YOUR OBJECTIVE — Your answer should be one number: how many lines of the records hold the string "joints".
== MATERIAL FOR THIS EXERCISE
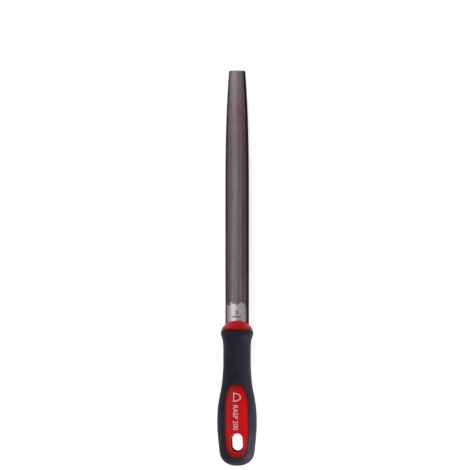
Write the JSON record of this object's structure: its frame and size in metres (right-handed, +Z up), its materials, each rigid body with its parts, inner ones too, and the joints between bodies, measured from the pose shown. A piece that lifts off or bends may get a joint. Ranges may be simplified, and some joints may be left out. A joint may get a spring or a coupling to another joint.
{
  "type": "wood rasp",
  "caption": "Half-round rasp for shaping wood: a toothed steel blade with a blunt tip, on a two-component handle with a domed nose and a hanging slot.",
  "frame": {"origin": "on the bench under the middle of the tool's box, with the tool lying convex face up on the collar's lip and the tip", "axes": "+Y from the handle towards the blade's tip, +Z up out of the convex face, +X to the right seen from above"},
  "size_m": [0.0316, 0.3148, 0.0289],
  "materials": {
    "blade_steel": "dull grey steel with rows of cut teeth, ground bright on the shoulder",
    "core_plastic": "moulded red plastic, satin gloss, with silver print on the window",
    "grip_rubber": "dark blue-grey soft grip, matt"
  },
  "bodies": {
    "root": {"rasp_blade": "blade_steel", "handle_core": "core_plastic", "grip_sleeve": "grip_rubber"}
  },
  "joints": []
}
====
== MATERIAL FOR THIS EXERCISE
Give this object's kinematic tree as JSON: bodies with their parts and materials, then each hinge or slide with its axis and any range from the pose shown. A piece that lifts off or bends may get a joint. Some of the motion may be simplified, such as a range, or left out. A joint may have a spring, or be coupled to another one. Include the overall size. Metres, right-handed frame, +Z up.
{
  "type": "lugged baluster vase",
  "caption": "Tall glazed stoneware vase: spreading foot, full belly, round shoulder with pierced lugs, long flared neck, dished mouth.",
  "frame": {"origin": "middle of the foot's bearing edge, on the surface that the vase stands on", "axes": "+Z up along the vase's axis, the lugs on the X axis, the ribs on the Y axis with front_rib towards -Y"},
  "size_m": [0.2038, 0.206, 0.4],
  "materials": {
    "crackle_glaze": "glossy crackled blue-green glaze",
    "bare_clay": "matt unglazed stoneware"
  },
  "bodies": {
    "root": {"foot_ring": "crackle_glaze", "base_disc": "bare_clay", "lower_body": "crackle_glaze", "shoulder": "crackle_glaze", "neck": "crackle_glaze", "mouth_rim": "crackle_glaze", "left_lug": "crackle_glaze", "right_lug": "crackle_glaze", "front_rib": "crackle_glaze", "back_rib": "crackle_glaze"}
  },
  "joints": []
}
====
== MATERIAL FOR THIS EXERCISE
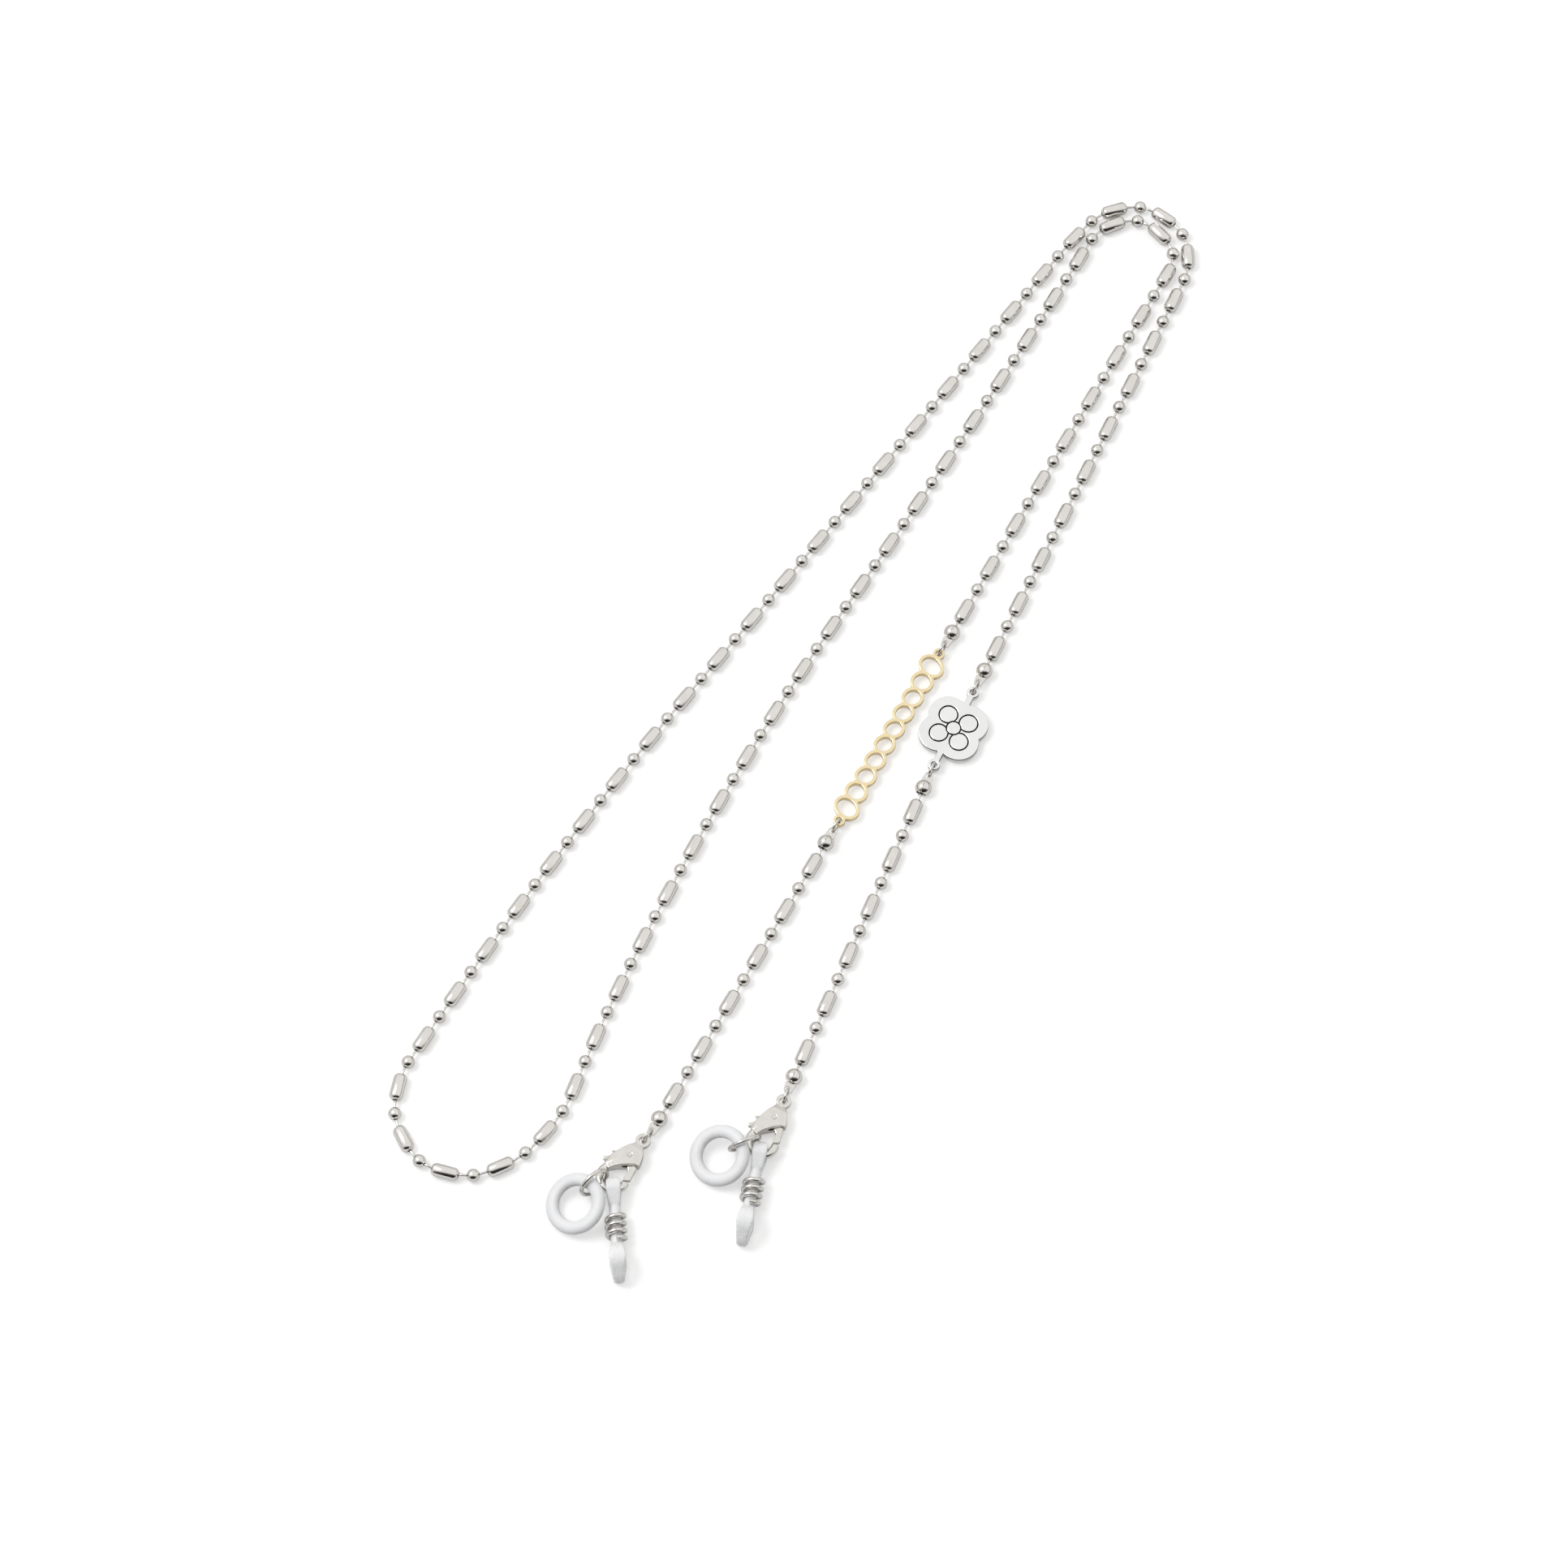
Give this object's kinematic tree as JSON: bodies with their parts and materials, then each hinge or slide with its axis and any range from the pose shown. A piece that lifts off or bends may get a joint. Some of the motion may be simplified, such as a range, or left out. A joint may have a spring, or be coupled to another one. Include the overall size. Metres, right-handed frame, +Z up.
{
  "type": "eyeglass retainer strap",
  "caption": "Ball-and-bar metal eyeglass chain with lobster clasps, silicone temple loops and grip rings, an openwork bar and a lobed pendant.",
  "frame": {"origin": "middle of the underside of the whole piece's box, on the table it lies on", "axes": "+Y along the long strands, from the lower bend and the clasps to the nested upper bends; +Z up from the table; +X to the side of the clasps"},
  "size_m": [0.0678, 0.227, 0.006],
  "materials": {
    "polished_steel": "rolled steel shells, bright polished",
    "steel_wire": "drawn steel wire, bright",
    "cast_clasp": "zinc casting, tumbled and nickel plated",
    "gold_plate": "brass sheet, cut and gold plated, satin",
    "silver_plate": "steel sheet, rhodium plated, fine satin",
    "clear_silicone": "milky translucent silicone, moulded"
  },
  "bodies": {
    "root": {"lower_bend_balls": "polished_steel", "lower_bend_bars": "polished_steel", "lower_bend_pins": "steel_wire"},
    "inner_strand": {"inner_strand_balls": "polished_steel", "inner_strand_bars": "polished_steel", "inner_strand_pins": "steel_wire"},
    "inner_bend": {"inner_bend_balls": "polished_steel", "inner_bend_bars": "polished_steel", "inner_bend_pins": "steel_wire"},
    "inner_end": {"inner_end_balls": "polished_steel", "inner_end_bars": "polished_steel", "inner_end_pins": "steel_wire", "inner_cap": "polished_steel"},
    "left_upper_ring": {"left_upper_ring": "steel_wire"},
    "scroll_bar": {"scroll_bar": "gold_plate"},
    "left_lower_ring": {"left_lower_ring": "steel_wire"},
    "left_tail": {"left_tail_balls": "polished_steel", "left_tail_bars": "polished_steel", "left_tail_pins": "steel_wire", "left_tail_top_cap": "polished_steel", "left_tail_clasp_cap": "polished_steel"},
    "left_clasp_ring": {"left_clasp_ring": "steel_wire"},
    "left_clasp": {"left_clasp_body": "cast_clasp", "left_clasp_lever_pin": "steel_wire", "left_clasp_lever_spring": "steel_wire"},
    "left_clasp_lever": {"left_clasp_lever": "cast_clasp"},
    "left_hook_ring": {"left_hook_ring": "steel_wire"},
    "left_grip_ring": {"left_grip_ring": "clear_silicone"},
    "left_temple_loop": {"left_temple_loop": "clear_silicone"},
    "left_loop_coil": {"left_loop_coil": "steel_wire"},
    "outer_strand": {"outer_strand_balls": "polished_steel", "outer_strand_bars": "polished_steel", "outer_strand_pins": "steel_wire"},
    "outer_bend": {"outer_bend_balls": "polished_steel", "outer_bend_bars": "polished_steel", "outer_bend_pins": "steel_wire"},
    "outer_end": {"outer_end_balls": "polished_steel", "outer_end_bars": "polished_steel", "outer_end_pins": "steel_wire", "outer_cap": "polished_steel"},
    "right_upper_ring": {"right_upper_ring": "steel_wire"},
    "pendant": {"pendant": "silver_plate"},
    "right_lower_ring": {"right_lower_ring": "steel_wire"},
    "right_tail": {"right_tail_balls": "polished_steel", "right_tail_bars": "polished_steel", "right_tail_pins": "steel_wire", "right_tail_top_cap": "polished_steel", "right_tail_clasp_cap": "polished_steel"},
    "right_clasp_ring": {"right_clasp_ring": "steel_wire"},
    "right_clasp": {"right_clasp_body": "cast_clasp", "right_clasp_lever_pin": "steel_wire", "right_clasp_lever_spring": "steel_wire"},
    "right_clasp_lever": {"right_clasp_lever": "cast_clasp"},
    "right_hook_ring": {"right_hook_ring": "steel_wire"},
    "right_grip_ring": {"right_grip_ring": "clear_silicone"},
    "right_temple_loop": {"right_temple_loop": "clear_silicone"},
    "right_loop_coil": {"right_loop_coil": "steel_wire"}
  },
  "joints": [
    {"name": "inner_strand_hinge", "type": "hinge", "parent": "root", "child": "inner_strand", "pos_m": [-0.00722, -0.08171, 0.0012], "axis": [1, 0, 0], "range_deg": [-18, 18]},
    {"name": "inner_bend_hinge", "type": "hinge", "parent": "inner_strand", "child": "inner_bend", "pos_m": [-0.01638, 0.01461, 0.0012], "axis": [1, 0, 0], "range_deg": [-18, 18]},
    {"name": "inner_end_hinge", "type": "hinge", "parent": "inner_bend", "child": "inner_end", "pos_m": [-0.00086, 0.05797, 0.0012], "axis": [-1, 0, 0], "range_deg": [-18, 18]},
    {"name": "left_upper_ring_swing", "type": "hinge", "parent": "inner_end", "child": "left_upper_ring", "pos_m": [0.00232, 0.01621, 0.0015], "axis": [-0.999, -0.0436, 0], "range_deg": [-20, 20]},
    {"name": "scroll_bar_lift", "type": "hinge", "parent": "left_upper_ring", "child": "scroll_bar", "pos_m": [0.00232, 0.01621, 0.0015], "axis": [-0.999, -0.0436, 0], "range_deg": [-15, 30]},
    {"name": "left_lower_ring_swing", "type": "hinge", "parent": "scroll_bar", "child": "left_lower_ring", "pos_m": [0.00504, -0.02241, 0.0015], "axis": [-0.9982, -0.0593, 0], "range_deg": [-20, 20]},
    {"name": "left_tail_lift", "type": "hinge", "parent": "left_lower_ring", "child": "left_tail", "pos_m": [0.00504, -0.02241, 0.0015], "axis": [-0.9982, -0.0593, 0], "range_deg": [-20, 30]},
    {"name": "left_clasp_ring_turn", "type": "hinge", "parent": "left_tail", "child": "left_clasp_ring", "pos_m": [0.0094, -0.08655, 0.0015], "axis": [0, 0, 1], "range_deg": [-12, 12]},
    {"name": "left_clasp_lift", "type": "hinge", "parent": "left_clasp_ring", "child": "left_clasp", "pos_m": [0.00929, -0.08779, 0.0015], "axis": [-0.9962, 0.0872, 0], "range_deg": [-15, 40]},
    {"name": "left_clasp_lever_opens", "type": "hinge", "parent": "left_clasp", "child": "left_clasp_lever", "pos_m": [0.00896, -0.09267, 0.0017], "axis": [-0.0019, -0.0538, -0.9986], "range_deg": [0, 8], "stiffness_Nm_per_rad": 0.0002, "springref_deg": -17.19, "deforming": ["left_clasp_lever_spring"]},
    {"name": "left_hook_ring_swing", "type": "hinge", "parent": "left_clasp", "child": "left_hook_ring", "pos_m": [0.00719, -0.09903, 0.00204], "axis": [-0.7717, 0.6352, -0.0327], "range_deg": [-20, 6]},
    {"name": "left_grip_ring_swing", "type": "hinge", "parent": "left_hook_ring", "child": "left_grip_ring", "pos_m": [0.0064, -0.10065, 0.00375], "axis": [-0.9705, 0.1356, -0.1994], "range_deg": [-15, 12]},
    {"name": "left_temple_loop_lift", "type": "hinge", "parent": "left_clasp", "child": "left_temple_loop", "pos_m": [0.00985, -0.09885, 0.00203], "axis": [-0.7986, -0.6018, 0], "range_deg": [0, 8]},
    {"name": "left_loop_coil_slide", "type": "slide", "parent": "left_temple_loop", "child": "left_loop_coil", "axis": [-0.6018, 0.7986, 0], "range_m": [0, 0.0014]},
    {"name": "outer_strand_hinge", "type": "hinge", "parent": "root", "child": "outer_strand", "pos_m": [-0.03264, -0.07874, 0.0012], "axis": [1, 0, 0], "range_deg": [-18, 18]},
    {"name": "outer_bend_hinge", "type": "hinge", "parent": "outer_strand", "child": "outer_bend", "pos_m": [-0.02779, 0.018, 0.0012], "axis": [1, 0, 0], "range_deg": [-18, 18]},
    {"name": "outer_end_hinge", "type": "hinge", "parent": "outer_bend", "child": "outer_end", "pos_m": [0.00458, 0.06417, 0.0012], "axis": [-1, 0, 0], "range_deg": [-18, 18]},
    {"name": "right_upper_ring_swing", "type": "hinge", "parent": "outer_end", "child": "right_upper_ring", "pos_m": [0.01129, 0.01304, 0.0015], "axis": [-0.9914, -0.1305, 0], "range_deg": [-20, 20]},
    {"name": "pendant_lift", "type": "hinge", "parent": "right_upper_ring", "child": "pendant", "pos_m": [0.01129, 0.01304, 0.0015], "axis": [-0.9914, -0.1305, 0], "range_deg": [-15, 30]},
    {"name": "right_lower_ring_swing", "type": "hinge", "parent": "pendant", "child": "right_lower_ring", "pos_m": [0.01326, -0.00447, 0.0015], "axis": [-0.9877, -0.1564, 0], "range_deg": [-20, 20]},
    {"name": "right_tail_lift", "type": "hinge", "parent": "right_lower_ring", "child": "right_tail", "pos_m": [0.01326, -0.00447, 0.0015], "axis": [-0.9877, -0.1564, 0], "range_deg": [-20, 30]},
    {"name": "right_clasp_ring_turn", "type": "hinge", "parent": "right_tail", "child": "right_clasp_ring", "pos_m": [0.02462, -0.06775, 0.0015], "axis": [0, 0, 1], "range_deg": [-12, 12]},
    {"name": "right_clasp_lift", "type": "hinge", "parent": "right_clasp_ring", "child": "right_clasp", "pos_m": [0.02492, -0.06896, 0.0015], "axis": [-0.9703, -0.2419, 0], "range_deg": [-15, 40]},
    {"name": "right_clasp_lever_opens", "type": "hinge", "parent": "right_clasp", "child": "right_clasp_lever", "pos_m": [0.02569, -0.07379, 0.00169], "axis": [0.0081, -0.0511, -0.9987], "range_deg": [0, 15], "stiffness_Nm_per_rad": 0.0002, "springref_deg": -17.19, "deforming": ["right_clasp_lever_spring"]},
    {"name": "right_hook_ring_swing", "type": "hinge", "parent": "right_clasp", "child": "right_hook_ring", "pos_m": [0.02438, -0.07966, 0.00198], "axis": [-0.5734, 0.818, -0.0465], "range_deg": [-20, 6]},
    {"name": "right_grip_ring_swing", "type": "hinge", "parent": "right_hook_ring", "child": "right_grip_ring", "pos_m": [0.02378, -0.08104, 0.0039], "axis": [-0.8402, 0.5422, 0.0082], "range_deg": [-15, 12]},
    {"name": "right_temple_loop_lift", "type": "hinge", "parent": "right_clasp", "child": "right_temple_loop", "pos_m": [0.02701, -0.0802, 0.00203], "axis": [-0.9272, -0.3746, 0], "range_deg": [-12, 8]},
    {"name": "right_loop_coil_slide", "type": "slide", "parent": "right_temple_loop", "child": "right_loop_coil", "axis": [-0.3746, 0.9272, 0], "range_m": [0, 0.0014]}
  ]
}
====
FINAL ANSWER — 4